High-end jeans differ in three key areas, Athias said: fabric, sewing and laundering.

“Usually, after a whole day of wearing your favorite jeans, it looks like you’re wearing diapers, and it’s not very flattering,” she says.

Blue Cult and other premium jeans makers use pricier fabrics that stretch without losing shape or becoming saggy. They also pay more for intricate sewing, usually done by hand.

The biggest factor in the high cost, in many cases, is the look of the jeans, which comes from various washes or finishes – stone-washing, chemical washing, sand-blasting, baking, whiskering.

Many mass-marketed distressed jeans get that old and comfy look mechanically. Often, that vintage look we love so much – those worn-in “whiskers” on the thighs, for instance – is sprayed on.

But many high-end jeans makers hand-distress or hand-vintage their clothes.

Paper Denim and Cloth jeans, for example – which can run between $158 and $180 – are hand sewn, the pockets are hand-set and shaped differently for different sizes, and each pair is hand-finished for that naturally worn look, and then numbered.

For Blue Cult jeans, the hand-sanding, whiskering and “vintaging” process takes about 15 to 20 minutes for each pair, Athias says.

That labor-intensity makes up most of the difference between today’s high-priced jeans and the seemingly exorbitant prices of Jordache, Gloria Vanderbilt, Vidal Sassoon and Guess jeans of the 1980s.

Then, the designer jeans hovered around the $50 mark, and sensible women clucked their tongues at the “waste” and “excess.” Today, their daughters’ jeans cost three times as much.

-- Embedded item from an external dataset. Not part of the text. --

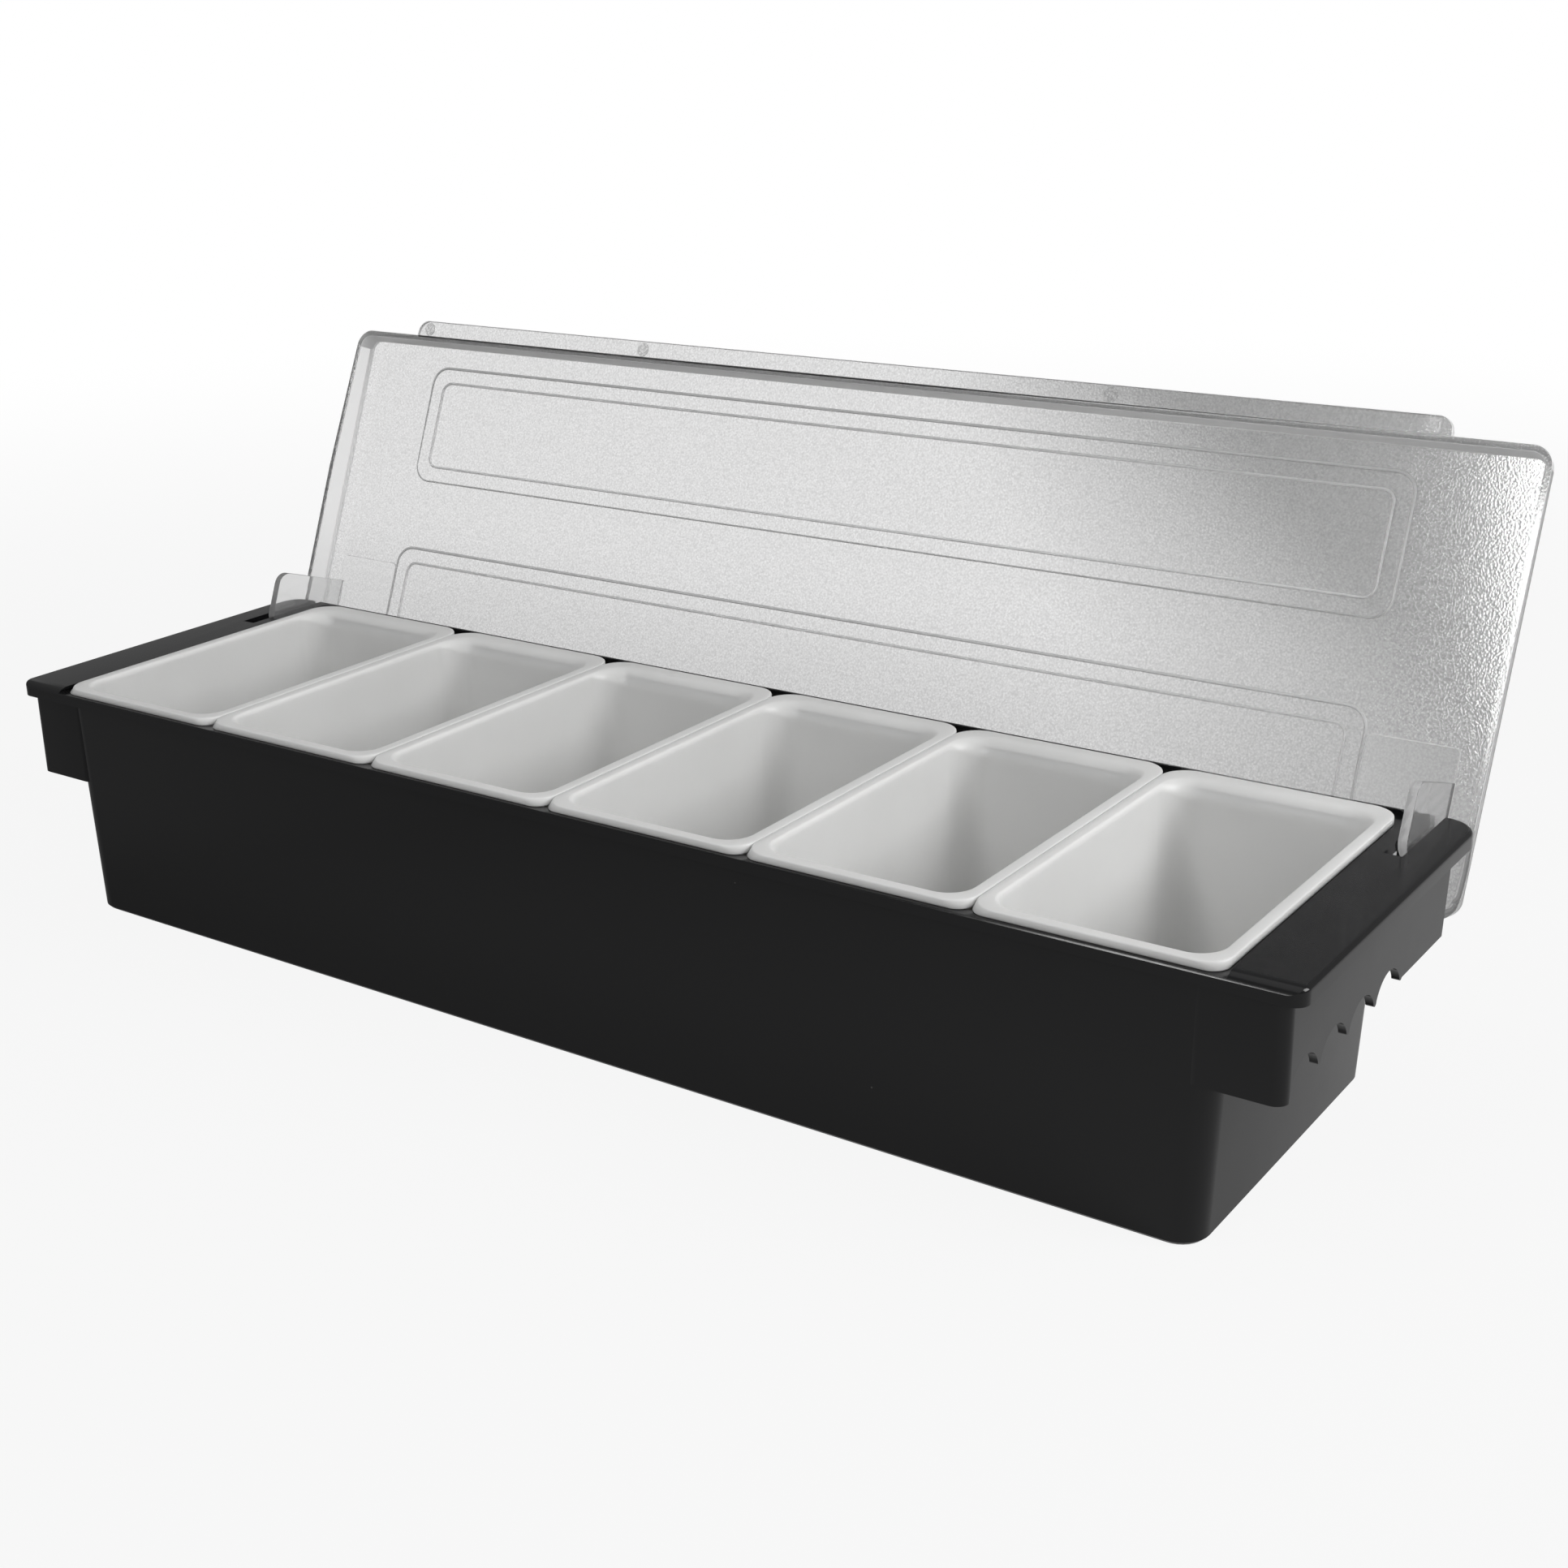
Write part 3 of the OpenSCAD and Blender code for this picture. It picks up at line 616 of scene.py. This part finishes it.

But fashion experts say they’re more than worth it.

“In the jeans craze of the ‘80s, it was really just about the label,” says Dimmock, of SHOP Etc. “It was akin to a logo. You bought the Jordache jeans because you wanted that label on your back pocket. I think this time around there’s actually a technical component to why you’re spending more money. You’re not just buying a label; you’re actually buying quality.”